--- What is asked ---
Reproduce the data in its entirety, exactly as supplied.

■ ■ ■ ■ ■

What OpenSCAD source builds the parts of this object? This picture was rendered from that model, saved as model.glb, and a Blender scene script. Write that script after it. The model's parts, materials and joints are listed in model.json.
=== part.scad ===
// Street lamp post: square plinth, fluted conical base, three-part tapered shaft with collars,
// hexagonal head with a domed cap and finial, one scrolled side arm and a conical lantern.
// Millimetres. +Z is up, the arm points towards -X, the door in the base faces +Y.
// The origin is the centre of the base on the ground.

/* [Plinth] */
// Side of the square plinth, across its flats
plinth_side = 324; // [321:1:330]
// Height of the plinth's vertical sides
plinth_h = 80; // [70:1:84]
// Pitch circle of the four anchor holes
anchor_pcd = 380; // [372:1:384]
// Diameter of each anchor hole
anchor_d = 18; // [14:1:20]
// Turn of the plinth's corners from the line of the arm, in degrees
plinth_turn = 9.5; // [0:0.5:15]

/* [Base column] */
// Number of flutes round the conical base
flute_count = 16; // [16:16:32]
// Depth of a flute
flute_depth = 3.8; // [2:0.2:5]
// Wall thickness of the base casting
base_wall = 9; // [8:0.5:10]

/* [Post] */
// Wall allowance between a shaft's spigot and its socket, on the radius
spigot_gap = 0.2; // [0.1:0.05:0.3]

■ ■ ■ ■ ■

--- Output of the task ---
What OpenSCAD source builds the parts of this object? This picture was rendered from that model, saved as model.glb, and a Blender scene script. Write that script after it. The model's parts, materials and joints are listed in model.json.
=== part.scad ===
// Street lamp post: square plinth, fluted conical base, three-part tapered shaft with collars,
// hexagonal head with a domed cap and finial, one scrolled side arm and a conical lantern.
// Millimetres. +Z is up, the arm points towards -X, the door in the base faces +Y.
// The origin is the centre of the base on the ground.

/* [Plinth] */
// Side of the square plinth, across its flats
plinth_side = 324; // [321:1:330]
// Height of the plinth's vertical sides
plinth_h = 80; // [70:1:84]
// Pitch circle of the four anchor holes
anchor_pcd = 380; // [372:1:384]
// Diameter of each anchor hole
anchor_d = 18; // [14:1:20]
// Turn of the plinth's corners from the line of the arm, in degrees
plinth_turn = 9.5; // [0:0.5:15]

/* [Base column] */
// Number of flutes round the conical base
flute_count = 16; // [16:16:32]
// Depth of a flute
flute_depth = 3.8; // [2:0.2:5]
// Wall thickness of the base casting
base_wall = 9; // [8:0.5:10]

/* [Post] */
// Wall allowance between a shaft's spigot and its socket, on the radius
spigot_gap = 0.2; // [0.1:0.05:0.3]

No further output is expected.